For electrons having spherical probability density functions the interaction is considerably simplified. For the outer electron (blue) the effect of the inner electron (red) is the same as if it were concentrated at the center of its distribution, which in this case is the center of the nucleus. Thus the effect of the inner electron on the outer electron is the same as the cancellation of one unit of the two units of positive charge in the nucleus.

On the other hand, the outer electron has no effect on the inner electron because the overall effect cancels out.

There is one more case to consider; i.e., the two electrons are in the same shell and their probability density functions coincide. In this case approximately one half of the probability density is closer to the nucleus than the mean distance of the other electron. Thus one half of a unit of negative charge would cancel the effect of a half unit of positive charge in the nucleus.
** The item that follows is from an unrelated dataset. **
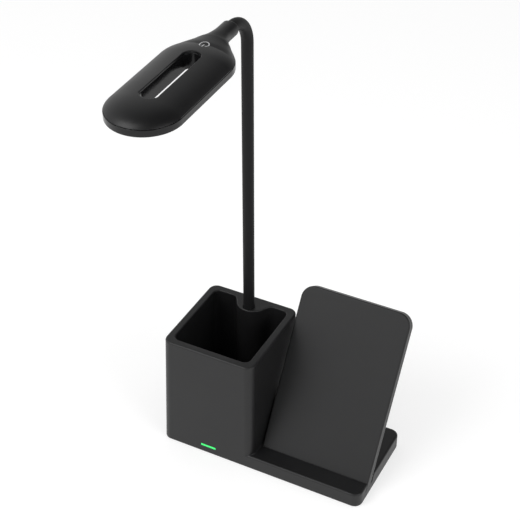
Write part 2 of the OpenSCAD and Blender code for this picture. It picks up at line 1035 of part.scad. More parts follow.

The one half ratios are only approximations; later some empirical estimates of the shielding ratios will be given.

The Single Electron Atom

The quantum mechanical analysis, both old and new, indicate that an electron in a central force field of charge Z can have energies only of the following form

E_n = RZ²/n²

where R is the Rydberg constant (13.6 electron volts) and n is an integer. The orbit radius is determined by a similar quantization condition; i.e.,

r_n = Bn²/Z

where B is a constant.

The Helium Atom

Consider the first electron added to a bare helium nucleus. The system satisfies the conditions for the Bohr model with Z=2. Its quantum number would be n=1. It would form a spherical shell of finite thickness. The value of Z is 2. A definite radius and energy would be determined for it.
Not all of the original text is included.